Evidentemente que a análise do desempenho destes partidos será sempre controversa e, em larga medida, dependente da ideologia de quem a faz. Tentando ser o mais objetivo possível, aquilo que os principais indicadores económicos nos apresentam é positivo: crescimento económico, um défice controlado, redução da dívida pública em termos relativos, redução do desemprego, entre outros. Estes resultados permitiram a António Costa afirmar-se como um político hábil, capaz de gerar consensos improváveis e de responder a pretensões aparentemente contraditórias – entre as diretrizes europeias e os seus parceiros da geringonça, por exemplo.
Não obstante, há vários desafios que carecem de uma resposta firme e sustentável. O crescimento económico parece ser, acima de tudo, uma expressão das tendências no resto do continente europeu e do mundo e altamente dependente do turismo e da balança de serviços em geral. O país continua a ter um défice na balança comercial, não aproveitando algum do seu tecido empresarial nem repensando a sua estratégia neste domínio. Os progressos na redução da dívida são tímidos – e nunca seria fácil ter resultados significantes – e uma porção significante da queda na taxa de desemprego deve-se à população que emigrou.
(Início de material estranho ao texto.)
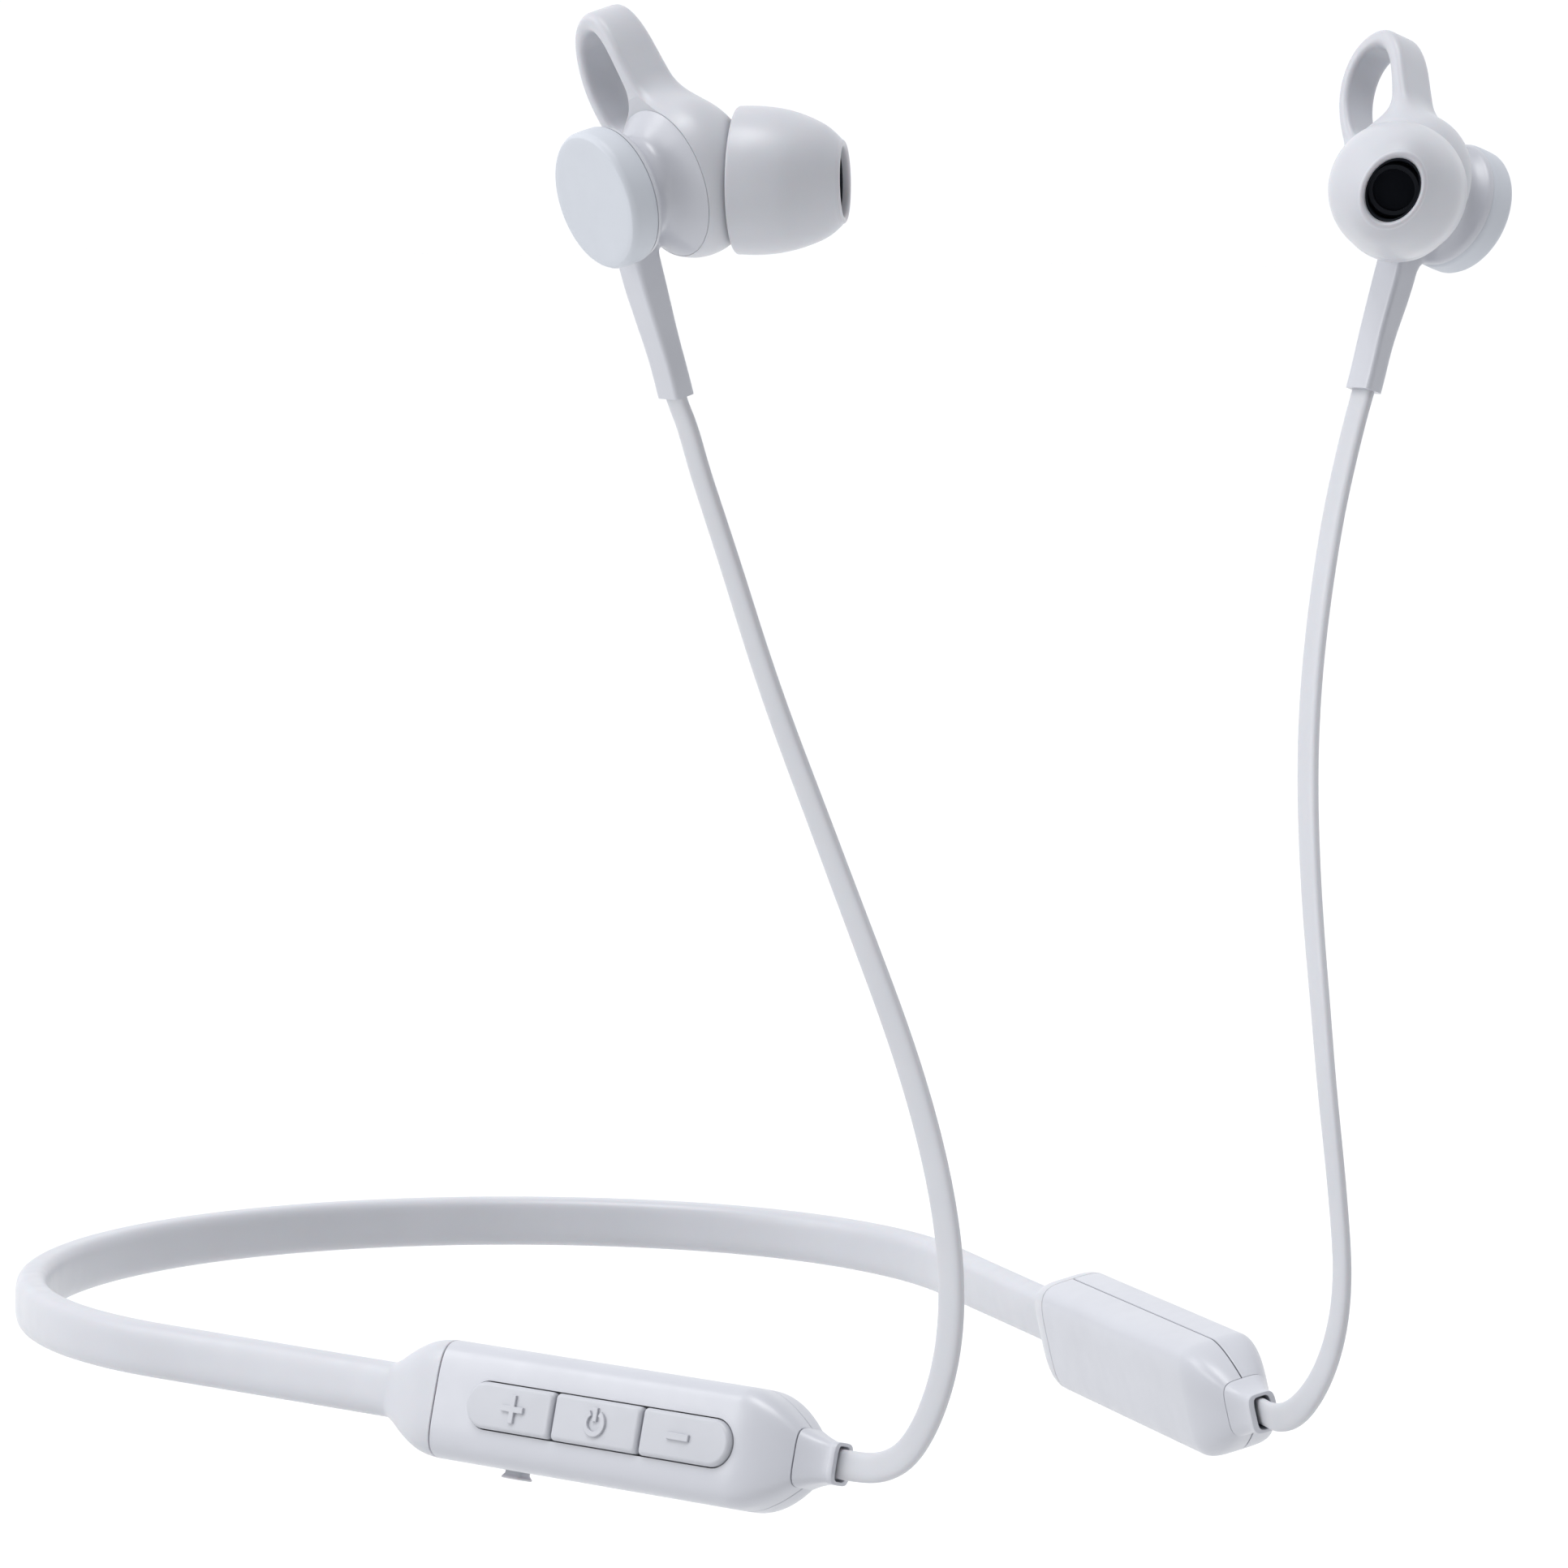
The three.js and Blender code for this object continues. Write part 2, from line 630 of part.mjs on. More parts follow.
/** The fine grille across the mouth of the nozzle. */
function nozzleMesh() {
  const radius = NOZZLE_BORE - GAP;
  return nozzleBar(radius, NOZZLE_LENGTH - 0.7, NOZZLE_LENGTH - 0.3, 12);
}

/** The wing's strap: outer and inner outlines in the y-z plane, in the earbud's own frame. */
function wingStrap() {
  const outline = new THREE.Shape(new THREE.SplineCurve([
    new THREE.Vector2(0.6, 6.2),
    new THREE.Vector2(-0.5, 8.3),
    new THREE.Vector2(-2.2, 11.0),
    new THREE.Vector2(-4.0, 13.3),
    new THREE.Vector2(-6.5, 14.8),
    new THREE.Vector2(-8.9, 13.5),
    new THREE.Vector2(-10.3, 10.6),
    new THREE.Vector2(-9.9, 6.9),
    new THREE.Vector2(-7.6, 2.6),
    new THREE.Vector2(-5.8, 0.8),
    new THREE.Vector2(-4.6, 2.6),
    new THREE.Vector2(-2.4, 4.8),
    new THREE.Vector2(0.6, 6.2),
  ]).getSpacedPoints(26).slice(0, -1));
  const hole = new THREE.SplineCurve([
    new THREE.Vector2(-2.4, 7.9),
    new THREE.Vector2(-3.4, 10.3),
    new THREE.Vector2(-4.7, 12.4),
    new THREE.Vector2(-6.5, 13.5),
    new THREE.Vector2(-8.2, 12.5),
    new THREE.Vector2(-9.2, 10.2),
    new THREE.Vector2(-8.8, 7.0),
    new THREE.Vector2(-7.6, 4.4),
    new THREE.Vector2(-6.2, 4.6),
    new THREE.Vector2(-4.2, 6.3),
    new THREE.Vector2(-2.4, 7.9),
  ]).getSpacedPoints(18).slice(0, -1);
  outline.holes.push(new THREE.Path(hole));
  const geometry = new THREE.ExtrudeGeometry(outline, { depth: WING_WIDTH, bevelEnabled: false });
  return reshape(geometry, (point) => {
    point.set(SLEEVE_START + point.z, point.x, point.y);
  });
}

/** The silicone sleeve over the bulge with the ear wing on top of it. */
function wingSleeve() {
  const front = block([SLEEVE_START, -20, -20], [40, 20, 20]);
  const skin = common(bulgeForm(0, 20, 12), front);
  const strap = common(wingStrap(), front);
  const core = bulgeForm(SLEEVE_WALL, 16, 10);
  const hole = nozzleBar(4.1, 2, 12, 16);
  const rearHole = turnedSolid([[0, 5], [5.9, 5], [5.9, 10], [0, 10]], 16);
  rearHole.translate(0, BULGE_CENTRE.y, BULGE_CENTRE.z);
  return cut(join(skin, strap), core, hole, rearHole);
}

/** The ear tip: a soft umbrella on a core that slides over the nozzle. */
function earTip() {
  const core = NOZZLE_RADIUS + GAP;
  const mouth = TIP_OFFSET + TIP_LENGTH;
  const shade = [
    [TIP_RADIUS - 0.15, 0],
    [TIP_RADIUS, 0.6],
    [TIP_RADIUS - 0.05, 2.2],
    [TIP_RADIUS - 0.35, 4.4],
    [TIP_RADIUS - 0.95, 6.6],
    [TIP_RADIUS - 1.85, 8.6],
    [TIP_RADIUS - 2.6, 9.8],
  ];
  const outside = shade.map(([radius, x]) => [radius, x + TIP_OFFSET]);
  const inside = shade.slice(0, 5).reverse().map(([radius, x]) => [radius - TIP_WALL, x + TIP_OFFSET]);
  return alongNozzle(turned([
    ...outside,
    [TIP_RADIUS - 3.1, mouth],
    [core, mouth - 0.2],
    [core, TIP_OFFSET + 2.8],
    [core + 0.8, TIP_OFFSET + 2.8],
    [core + 0.8, TIP_OFFSET + 7.3],
    ...inside,
  ], 20));
}

function makeBud(side) {
  const frame = placedGroup(side, budMatrix());
  const magnetRadius = CAP_RADIUS - 1.2;
  const magnet = turnedSolid([[0, 1.2], [magnetRadius, 1.2], [magnetRadius, CAP_DEPTH], [0, CAP_DEPTH]], 20);
  addPiece(frame, `${side}_cap`, 'disc', cap());
  addPiece(frame, `${side}_magnet`, 'magnet', magnet);
  addPiece(frame, `${side}_rear_housing`, 'plastic', rearHousing());
  addPiece(frame, `${side}_front_housing`, 'plastic', frontHousing());
  addPiece(frame, `${side}_driver`, 'steel', driver());
  addPiece(frame, `${side}_nozzle_mesh`, 'black', nozzleMesh());
  addPiece(frame, `${side}_stem`, 'silicone', stemBar(STEM.bottom, STEM.top, 0));
  addPiece(frame, `${side}_wing_sleeve`, 'silicone', wingSleeve());
  addPiece(frame, `${side}_ear_tip`, 'silicone', earTip());
}

// ---------------------------------------------------------------- the cables

/** A curve that keeps a flat section's broad side turned as it should be along the way. */
class FlatCableCurve extends THREE.CatmullRomCurve3 {
  constructor(points, startNormal, endNormal) {
    super(points, false, 'centripetal');
    this.startNormal = startNormal;
    this.endNormal = endNormal;
  }

  computeFrenetFrames(segments) {
    const tangents = [];
    const normals = [];
    const binormals = [];
    for (let i = 0; i <= segments; i += 1) {
      const tangent = this.getTangentAt(i / segments);
      const wanted = this.startNormal.clone().lerp(this.endNormal, i / segments);
      const normal = wanted.addScaledVector(tangent, -wanted.dot(tangent)).normalize();
      tangents.push(tangent);
      normals.push(normal);
      binormals.push(new THREE.Vector3().crossVectors(tangent, normal));
    }
    return { tangents, normals, binormals };
  }
}

function makeCable(side) {
  const pod = podMatrix();
  const bud = budMatrix();
  const collarEnd = POD_LENGTH + GAP + COLLAR_LENGTH;
  const start = new THREE.Vector3(collarEnd + GAP, 0, 0).applyMatrix4(pod);
  const end = new THREE.Vector3(STEM.along, STEM.across, STEM.bottom - GAP).applyMatrix4(bud);
  const route = [start, ...CABLE_ROUTE.map((point) => new THREE.Vector3(...point)), end];
  const outward = new THREE.Vector3(0, 1, 0).transformDirection(pod);
  const curve = new FlatCableCurve(route, outward, BUD_INWARD.clone().negate());
  const section = squircle(3, 8);
  const outline = section.getPoints().map(
    (point) => new THREE.Vector2((point.x * CABLE_THICKNESS) / 2, (point.y * CABLE_WIDTH) / 2),
  );
  const options = { steps: 34, extrudePath: curve, bevelEnabled: false };
  const tube = new THREE.ExtrudeGeometry(new THREE.Shape(outline), options);
  addPiece(sides[side], `${side}_cable`, 'cable', tube);
}

// ---------------------------------------------------------------- the whole

makeBand();
for (const side of Object.keys(sides)) {
  makeArm(side);
  makeBud(side);
  makeCable(side);
}
makeControlPod('right');
makeBatteryPod('left');

export default group;
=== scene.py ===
# Neckband earphones standing as worn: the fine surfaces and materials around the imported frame.
# Local shapes are in millimetres, each in the frame of its pod, band or earbud on the wearer's
# left, and go into the row frame in metres. The right side is the left one mirrored in X.

import json
import math

import bmesh
import bpy
import numpy as np
from mathutils import Matrix, Vector


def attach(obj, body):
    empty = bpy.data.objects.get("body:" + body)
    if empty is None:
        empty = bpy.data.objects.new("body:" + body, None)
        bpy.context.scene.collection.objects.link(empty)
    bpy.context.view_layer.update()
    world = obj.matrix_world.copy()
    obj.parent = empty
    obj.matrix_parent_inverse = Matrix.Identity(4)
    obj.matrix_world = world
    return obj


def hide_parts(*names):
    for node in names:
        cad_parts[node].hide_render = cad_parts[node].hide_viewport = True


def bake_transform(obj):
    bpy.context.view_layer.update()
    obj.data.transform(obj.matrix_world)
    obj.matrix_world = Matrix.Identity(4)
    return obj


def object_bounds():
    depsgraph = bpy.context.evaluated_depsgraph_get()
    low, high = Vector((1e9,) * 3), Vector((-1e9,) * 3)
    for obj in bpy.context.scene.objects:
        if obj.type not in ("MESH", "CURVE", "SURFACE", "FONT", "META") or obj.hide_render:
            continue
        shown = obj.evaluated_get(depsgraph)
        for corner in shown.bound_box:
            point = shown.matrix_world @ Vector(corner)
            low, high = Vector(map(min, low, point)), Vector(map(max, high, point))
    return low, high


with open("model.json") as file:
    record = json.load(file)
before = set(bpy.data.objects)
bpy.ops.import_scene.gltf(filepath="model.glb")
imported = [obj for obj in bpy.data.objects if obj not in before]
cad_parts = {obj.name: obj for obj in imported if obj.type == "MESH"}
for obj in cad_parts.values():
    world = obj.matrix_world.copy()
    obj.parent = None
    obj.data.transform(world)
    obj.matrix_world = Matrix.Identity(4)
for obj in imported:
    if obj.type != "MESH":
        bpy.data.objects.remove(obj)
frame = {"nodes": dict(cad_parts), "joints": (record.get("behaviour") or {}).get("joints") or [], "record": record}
CAD_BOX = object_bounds()
RECORD = frame["record"]
JOINTS = {joint["name"]: joint for joint in frame["joints"]}
MOUNTS = {mount["name"]: mount for mount in RECORD["mounts"]}

MM = 0.001
SIDES = ("left", "right")

# ---------------------------- driving dimensions, millimetres

SEAM = 0.12
EDGE = 0.07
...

Ainda assim, parece-me razoável elogiar a atual solução governativa, quer pelo que representa em termos políticos, quer pela gestão minimamente responsável dos recursos do Estado.
[1] A partir de 1991 a Assembleia da República passou a contar com 230 deputados, pelo que a maioria absoluta se tornou possível com 116.
[2] Não se discute, evidentemente, a viabilidade nem probabilidade desta opção.